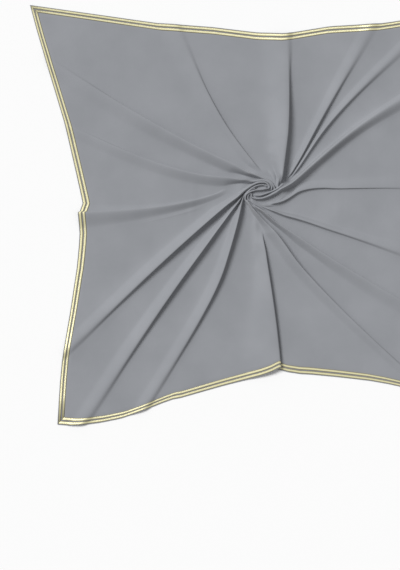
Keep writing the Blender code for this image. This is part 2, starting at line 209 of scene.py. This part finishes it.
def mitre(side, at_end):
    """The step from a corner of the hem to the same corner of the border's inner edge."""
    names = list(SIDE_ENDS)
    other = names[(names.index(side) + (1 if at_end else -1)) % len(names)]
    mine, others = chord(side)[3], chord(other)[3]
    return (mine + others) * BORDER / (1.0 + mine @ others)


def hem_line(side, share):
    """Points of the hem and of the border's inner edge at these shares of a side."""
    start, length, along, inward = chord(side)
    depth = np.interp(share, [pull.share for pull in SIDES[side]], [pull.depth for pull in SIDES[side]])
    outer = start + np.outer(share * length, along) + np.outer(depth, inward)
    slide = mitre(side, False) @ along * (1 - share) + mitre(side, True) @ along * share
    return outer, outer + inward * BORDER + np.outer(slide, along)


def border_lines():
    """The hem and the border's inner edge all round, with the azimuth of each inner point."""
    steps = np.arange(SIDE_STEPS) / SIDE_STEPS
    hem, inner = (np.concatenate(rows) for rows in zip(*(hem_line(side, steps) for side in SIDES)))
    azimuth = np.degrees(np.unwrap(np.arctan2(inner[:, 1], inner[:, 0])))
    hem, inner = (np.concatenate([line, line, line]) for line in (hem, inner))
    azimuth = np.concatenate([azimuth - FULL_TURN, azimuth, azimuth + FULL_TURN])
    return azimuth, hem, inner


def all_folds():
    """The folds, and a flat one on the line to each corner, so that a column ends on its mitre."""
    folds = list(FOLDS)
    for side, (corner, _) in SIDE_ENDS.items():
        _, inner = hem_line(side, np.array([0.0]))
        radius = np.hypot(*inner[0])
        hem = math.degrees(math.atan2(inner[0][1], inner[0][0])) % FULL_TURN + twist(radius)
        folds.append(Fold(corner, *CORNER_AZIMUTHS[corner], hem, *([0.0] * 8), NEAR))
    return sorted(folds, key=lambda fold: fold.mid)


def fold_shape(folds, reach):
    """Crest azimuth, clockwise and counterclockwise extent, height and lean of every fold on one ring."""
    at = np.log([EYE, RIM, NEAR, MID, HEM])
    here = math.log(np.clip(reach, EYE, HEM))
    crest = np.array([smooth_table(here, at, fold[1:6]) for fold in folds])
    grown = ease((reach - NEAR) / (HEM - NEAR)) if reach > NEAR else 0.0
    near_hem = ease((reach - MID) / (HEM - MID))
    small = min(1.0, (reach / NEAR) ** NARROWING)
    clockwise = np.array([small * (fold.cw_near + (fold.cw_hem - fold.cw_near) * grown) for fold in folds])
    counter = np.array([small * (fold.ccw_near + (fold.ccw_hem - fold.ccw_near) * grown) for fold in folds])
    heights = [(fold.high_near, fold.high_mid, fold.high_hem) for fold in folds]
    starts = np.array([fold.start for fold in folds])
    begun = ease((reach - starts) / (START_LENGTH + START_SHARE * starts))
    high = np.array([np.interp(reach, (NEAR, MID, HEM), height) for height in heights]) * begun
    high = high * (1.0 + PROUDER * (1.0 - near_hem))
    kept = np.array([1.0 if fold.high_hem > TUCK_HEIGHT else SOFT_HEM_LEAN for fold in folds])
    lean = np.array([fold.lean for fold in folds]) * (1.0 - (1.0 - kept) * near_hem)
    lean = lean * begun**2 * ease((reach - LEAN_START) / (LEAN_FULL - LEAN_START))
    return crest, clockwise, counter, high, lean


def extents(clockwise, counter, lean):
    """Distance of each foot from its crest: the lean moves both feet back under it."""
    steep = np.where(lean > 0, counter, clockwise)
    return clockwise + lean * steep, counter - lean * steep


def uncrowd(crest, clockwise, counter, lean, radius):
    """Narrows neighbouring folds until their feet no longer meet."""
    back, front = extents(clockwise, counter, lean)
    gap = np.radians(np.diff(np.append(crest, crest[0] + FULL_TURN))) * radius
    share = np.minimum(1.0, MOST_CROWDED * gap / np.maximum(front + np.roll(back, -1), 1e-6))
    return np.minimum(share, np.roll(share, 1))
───
Given request >>
What is needed is an exact copy of the lines from the start of the listing through the line where "return sorted(folds, key=lambda" sits, please, both end lines included and nothing more.

Exercise result >>
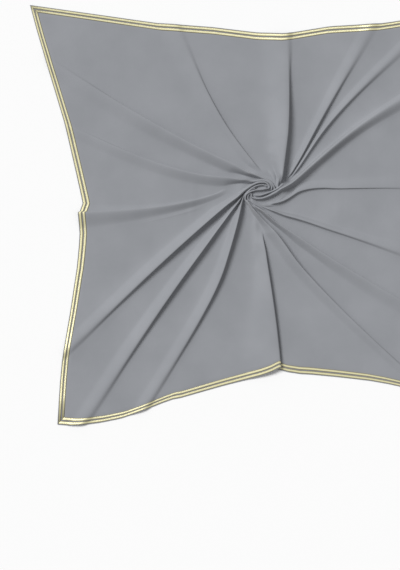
Keep writing the Blender code for this image. This is part 2, starting at line 209 of scene.py. This part finishes it.
def mitre(side, at_end):
    """The step from a corner of the hem to the same corner of the border's inner edge."""
    names = list(SIDE_ENDS)
    other = names[(names.index(side) + (1 if at_end else -1)) % len(names)]
    mine, others = chord(side)[3], chord(other)[3]
    return (mine + others) * BORDER / (1.0 + mine @ others)


def hem_line(side, share):
    """Points of the hem and of the border's inner edge at these shares of a side."""
    start, length, along, inward = chord(side)
    depth = np.interp(share, [pull.share for pull in SIDES[side]], [pull.depth for pull in SIDES[side]])
    outer = start + np.outer(share * length, along) + np.outer(depth, inward)
    slide = mitre(side, False) @ along * (1 - share) + mitre(side, True) @ along * share
    return outer, outer + inward * BORDER + np.outer(slide, along)


def border_lines():
    """The hem and the border's inner edge all round, with the azimuth of each inner point."""
    steps = np.arange(SIDE_STEPS) / SIDE_STEPS
    hem, inner = (np.concatenate(rows) for rows in zip(*(hem_line(side, steps) for side in SIDES)))
    azimuth = np.degrees(np.unwrap(np.arctan2(inner[:, 1], inner[:, 0])))
    hem, inner = (np.concatenate([line, line, line]) for line in (hem, inner))
    azimuth = np.concatenate([azimuth - FULL_TURN, azimuth, azimuth + FULL_TURN])
    return azimuth, hem, inner


def all_folds():
    """The folds, and a flat one on the line to each corner, so that a column ends on its mitre."""
    folds = list(FOLDS)
    for side, (corner, _) in SIDE_ENDS.items():
        _, inner = hem_line(side, np.array([0.0]))
        radius = np.hypot(*inner[0])
        hem = math.degrees(math.atan2(inner[0][1], inner[0][0])) % FULL_TURN + twist(radius)
        folds.append(Fold(corner, *CORNER_AZIMUTHS[corner], hem, *([0.0] * 8), NEAR))
    return sorted(folds, key=lambda fold: fold.mid)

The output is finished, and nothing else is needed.